_Set problem_:
Extract exactly the run of lines starting at the line that holds "yoke = make_yoke_left()" and ending at the line that holds "return low, high", both included.

_Records supplied_:

Start

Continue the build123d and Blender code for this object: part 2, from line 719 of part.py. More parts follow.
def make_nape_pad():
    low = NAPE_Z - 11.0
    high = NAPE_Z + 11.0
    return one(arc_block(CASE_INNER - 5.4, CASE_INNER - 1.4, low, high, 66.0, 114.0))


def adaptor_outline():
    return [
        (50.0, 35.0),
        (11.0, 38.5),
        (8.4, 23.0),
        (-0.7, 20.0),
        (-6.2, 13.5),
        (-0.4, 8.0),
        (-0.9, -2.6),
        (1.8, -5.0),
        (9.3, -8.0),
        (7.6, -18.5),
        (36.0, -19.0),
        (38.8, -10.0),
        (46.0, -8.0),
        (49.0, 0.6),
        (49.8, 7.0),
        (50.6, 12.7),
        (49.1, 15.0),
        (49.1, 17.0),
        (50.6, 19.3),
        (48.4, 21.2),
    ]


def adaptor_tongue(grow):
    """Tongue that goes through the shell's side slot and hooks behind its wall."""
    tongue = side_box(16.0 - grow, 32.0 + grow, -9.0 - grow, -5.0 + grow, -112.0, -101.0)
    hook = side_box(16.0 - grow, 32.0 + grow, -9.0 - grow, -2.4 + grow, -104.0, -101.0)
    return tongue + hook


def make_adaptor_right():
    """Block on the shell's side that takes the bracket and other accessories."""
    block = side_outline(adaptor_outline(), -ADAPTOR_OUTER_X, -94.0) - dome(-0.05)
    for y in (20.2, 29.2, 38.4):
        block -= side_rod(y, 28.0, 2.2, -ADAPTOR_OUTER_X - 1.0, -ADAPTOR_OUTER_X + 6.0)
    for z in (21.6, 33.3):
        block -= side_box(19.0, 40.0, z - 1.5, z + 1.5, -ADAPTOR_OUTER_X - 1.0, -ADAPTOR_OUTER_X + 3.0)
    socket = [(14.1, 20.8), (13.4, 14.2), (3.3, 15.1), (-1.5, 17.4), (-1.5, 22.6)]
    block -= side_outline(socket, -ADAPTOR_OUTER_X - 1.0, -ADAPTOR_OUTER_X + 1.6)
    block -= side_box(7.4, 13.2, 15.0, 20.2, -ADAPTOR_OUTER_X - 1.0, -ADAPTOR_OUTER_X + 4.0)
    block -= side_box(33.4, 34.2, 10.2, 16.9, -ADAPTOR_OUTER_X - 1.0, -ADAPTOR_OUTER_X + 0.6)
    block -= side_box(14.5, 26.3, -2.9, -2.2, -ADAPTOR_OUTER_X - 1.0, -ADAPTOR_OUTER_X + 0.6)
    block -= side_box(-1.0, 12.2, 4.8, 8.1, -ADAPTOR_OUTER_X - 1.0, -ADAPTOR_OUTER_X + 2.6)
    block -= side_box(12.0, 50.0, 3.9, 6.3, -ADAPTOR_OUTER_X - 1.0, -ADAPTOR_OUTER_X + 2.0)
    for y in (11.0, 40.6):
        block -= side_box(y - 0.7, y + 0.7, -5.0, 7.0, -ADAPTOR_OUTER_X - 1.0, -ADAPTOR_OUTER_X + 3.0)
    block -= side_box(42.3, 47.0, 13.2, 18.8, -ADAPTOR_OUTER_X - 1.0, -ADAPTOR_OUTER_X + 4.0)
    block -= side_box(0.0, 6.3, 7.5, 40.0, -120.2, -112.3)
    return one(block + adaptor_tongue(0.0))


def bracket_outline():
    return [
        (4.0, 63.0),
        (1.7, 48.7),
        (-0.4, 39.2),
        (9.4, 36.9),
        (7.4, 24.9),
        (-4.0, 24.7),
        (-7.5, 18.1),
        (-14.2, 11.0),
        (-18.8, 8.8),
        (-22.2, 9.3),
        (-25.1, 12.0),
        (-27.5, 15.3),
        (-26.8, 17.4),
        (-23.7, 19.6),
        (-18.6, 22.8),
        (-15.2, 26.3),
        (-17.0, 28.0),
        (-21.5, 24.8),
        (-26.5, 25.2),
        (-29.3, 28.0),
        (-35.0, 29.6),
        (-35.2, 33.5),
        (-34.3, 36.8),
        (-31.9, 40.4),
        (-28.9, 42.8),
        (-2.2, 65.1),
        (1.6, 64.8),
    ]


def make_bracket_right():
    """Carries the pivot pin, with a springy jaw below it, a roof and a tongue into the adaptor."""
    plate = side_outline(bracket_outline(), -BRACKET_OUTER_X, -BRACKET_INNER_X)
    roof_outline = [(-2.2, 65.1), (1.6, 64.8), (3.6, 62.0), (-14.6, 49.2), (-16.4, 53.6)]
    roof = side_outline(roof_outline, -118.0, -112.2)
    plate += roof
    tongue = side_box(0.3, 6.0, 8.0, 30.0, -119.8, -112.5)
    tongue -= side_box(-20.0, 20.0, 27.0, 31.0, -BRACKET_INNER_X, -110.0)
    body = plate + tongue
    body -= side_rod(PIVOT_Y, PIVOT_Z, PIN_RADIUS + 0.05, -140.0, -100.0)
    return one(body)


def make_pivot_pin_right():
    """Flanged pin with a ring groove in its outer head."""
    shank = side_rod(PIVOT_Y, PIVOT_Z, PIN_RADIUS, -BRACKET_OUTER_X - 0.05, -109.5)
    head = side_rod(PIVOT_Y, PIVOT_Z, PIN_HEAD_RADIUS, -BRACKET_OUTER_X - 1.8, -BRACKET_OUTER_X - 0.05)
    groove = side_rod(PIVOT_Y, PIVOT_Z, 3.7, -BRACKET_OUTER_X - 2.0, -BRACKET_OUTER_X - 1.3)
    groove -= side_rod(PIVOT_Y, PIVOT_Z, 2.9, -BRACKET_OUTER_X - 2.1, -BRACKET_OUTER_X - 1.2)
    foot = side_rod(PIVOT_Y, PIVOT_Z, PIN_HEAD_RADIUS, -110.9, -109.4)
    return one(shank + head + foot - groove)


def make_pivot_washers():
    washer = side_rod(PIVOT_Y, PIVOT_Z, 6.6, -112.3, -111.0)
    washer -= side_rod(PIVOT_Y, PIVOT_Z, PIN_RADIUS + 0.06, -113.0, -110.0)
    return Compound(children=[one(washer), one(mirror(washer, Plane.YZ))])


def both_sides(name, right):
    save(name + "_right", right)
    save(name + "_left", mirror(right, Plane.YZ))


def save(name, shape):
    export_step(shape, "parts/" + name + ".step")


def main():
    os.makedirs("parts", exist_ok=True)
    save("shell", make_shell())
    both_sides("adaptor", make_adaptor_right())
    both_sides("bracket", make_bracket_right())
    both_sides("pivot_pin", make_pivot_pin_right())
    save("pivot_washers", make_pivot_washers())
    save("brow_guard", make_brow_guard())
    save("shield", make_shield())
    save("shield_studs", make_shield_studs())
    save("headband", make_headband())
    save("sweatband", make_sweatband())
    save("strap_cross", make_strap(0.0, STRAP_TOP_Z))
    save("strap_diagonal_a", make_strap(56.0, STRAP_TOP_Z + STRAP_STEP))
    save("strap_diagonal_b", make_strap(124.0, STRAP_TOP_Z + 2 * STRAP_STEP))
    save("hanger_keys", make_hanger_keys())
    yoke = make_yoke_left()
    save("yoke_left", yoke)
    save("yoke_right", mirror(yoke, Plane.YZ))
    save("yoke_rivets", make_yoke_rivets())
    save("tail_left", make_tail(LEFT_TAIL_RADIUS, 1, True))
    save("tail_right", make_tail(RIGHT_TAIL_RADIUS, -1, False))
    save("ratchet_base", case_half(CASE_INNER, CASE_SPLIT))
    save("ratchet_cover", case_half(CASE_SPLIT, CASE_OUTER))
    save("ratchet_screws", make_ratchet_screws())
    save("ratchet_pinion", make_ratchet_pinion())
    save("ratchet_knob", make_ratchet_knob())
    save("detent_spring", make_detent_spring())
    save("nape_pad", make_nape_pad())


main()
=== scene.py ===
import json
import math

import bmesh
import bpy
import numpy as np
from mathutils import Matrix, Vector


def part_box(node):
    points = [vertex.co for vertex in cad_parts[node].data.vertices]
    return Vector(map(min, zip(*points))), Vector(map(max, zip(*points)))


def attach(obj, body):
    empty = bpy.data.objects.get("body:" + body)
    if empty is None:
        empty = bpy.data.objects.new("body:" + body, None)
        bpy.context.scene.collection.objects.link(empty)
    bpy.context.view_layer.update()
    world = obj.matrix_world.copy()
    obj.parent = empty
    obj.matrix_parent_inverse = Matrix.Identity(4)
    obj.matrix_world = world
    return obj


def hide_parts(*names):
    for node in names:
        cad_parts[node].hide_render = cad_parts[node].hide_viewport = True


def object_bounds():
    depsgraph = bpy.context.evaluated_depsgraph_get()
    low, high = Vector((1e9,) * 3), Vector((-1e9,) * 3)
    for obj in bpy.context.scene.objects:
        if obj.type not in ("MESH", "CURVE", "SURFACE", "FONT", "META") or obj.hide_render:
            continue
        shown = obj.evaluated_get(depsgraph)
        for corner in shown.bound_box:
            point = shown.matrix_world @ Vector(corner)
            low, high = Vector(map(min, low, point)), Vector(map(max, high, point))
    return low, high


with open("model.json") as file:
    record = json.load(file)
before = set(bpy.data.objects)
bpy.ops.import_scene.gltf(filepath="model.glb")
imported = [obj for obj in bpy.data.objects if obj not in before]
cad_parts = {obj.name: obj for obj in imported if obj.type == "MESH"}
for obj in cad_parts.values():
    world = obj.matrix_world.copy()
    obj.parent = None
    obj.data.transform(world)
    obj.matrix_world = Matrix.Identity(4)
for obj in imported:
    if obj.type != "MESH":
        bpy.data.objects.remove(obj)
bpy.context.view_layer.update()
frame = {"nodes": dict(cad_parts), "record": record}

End
Start

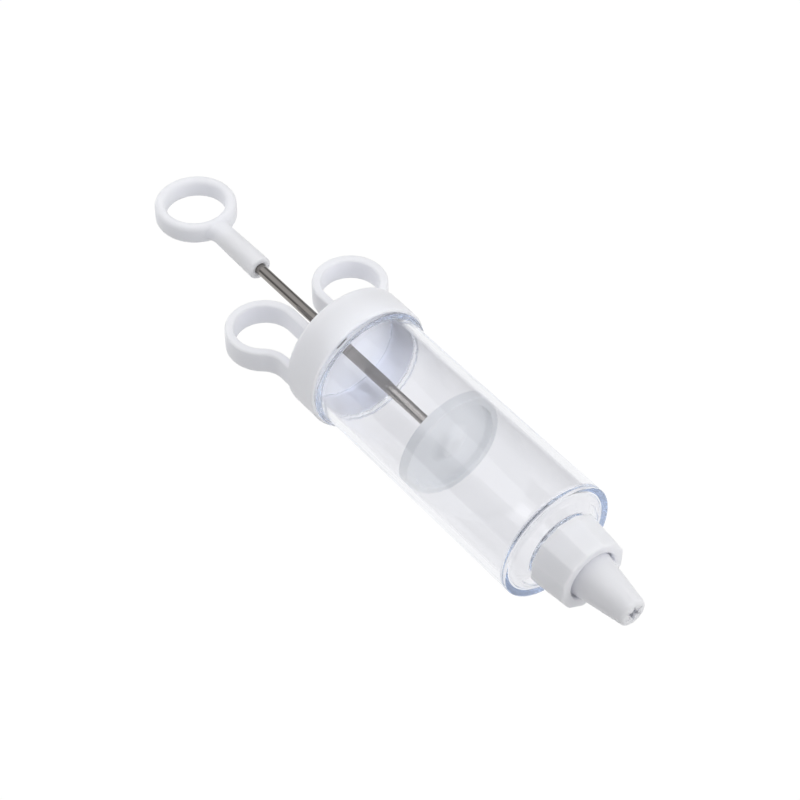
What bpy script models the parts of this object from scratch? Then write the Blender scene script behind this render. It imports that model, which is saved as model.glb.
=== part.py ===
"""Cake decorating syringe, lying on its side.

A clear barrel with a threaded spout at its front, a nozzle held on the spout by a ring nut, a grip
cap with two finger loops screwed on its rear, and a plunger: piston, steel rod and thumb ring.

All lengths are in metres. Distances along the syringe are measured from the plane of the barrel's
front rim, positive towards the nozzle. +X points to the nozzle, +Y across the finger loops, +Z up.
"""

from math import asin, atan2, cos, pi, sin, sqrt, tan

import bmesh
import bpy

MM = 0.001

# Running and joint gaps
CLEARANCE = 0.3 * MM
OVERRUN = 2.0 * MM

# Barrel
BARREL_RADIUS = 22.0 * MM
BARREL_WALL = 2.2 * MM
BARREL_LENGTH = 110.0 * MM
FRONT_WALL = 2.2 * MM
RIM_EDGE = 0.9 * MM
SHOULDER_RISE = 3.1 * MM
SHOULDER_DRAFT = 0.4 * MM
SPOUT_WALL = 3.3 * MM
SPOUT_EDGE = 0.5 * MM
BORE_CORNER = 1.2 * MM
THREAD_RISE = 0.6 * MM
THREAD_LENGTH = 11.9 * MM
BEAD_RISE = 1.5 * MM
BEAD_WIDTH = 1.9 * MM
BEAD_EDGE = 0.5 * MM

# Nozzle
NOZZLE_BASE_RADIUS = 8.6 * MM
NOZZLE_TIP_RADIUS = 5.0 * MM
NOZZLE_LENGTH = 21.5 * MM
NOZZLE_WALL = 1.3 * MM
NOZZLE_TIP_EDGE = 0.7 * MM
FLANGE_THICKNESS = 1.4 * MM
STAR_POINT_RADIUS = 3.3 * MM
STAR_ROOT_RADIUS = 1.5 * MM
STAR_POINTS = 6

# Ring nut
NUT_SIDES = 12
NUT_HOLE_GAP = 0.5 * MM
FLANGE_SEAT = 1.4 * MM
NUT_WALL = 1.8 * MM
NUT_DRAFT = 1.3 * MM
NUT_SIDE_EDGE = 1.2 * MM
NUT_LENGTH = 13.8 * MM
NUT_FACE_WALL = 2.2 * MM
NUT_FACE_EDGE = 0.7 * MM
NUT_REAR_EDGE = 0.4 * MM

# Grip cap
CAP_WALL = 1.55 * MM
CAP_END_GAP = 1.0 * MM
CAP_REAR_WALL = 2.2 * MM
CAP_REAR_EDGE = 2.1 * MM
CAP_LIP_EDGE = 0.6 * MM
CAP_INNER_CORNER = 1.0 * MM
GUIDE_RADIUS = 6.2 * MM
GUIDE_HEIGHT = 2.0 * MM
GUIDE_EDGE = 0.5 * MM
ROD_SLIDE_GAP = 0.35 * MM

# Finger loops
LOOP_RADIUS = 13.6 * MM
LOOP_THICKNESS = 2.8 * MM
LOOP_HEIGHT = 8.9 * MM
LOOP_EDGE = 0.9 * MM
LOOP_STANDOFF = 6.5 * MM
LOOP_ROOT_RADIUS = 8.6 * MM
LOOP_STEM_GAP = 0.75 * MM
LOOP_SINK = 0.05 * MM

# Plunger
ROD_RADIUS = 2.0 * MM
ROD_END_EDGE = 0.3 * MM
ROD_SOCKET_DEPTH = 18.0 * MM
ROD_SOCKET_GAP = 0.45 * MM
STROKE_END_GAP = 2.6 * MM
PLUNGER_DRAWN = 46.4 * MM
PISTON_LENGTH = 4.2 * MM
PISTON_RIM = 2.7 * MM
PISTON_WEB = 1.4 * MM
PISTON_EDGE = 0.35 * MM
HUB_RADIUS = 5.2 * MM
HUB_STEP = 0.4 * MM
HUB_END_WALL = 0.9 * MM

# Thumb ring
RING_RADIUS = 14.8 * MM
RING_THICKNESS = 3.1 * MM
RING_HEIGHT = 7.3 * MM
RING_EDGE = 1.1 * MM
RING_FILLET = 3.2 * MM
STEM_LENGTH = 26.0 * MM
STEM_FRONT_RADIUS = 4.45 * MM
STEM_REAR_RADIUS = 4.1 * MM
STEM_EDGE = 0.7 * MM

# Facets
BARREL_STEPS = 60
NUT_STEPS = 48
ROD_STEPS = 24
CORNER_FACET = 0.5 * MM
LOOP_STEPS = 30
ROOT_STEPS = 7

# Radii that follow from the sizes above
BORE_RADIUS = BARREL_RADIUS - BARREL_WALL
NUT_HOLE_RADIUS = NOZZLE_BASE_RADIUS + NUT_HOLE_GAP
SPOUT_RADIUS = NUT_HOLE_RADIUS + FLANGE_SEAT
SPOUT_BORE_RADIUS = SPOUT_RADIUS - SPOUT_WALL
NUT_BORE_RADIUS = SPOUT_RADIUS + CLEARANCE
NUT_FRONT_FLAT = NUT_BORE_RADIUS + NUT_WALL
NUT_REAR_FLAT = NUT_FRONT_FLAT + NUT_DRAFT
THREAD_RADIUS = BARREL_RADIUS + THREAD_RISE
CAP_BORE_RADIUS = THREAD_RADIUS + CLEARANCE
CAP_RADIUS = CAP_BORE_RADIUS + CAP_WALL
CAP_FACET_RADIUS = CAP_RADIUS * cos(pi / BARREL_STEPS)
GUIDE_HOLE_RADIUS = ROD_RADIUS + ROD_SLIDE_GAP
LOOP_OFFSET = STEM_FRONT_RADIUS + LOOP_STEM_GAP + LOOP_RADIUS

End

_Task solution_:
    yoke = make_yoke_left()
    save("yoke_left", yoke)
    save("yoke_right", mirror(yoke, Plane.YZ))
    save("yoke_rivets", make_yoke_rivets())
    save("tail_left", make_tail(LEFT_TAIL_RADIUS, 1, True))
    save("tail_right", make_tail(RIGHT_TAIL_RADIUS, -1, False))
    save("ratchet_base", case_half(CASE_INNER, CASE_SPLIT))
    save("ratchet_cover", case_half(CASE_SPLIT, CASE_OUTER))
    save("ratchet_screws", make_ratchet_screws())
    save("ratchet_pinion", make_ratchet_pinion())
    save("ratchet_knob", make_ratchet_knob())
    save("detent_spring", make_detent_spring())
    save("nape_pad", make_nape_pad())


main()
=== scene.py ===
import json
import math

import bmesh
import bpy
import numpy as np
from mathutils import Matrix, Vector


def part_box(node):
    points = [vertex.co for vertex in cad_parts[node].data.vertices]
    return Vector(map(min, zip(*points))), Vector(map(max, zip(*points)))


def attach(obj, body):
    empty = bpy.data.objects.get("body:" + body)
    if empty is None:
        empty = bpy.data.objects.new("body:" + body, None)
        bpy.context.scene.collection.objects.link(empty)
    bpy.context.view_layer.update()
    world = obj.matrix_world.copy()
    obj.parent = empty
    obj.matrix_parent_inverse = Matrix.Identity(4)
    obj.matrix_world = world
    return obj


def hide_parts(*names):
    for node in names:
        cad_parts[node].hide_render = cad_parts[node].hide_viewport = True


def object_bounds():
    depsgraph = bpy.context.evaluated_depsgraph_get()
    low, high = Vector((1e9,) * 3), Vector((-1e9,) * 3)
    for obj in bpy.context.scene.objects:
        if obj.type not in ("MESH", "CURVE", "SURFACE", "FONT", "META") or obj.hide_render:
            continue
        shown = obj.evaluated_get(depsgraph)
        for corner in shown.bound_box:
            point = shown.matrix_world @ Vector(corner)
            low, high = Vector(map(min, low, point)), Vector(map(max, high, point))
    return low, high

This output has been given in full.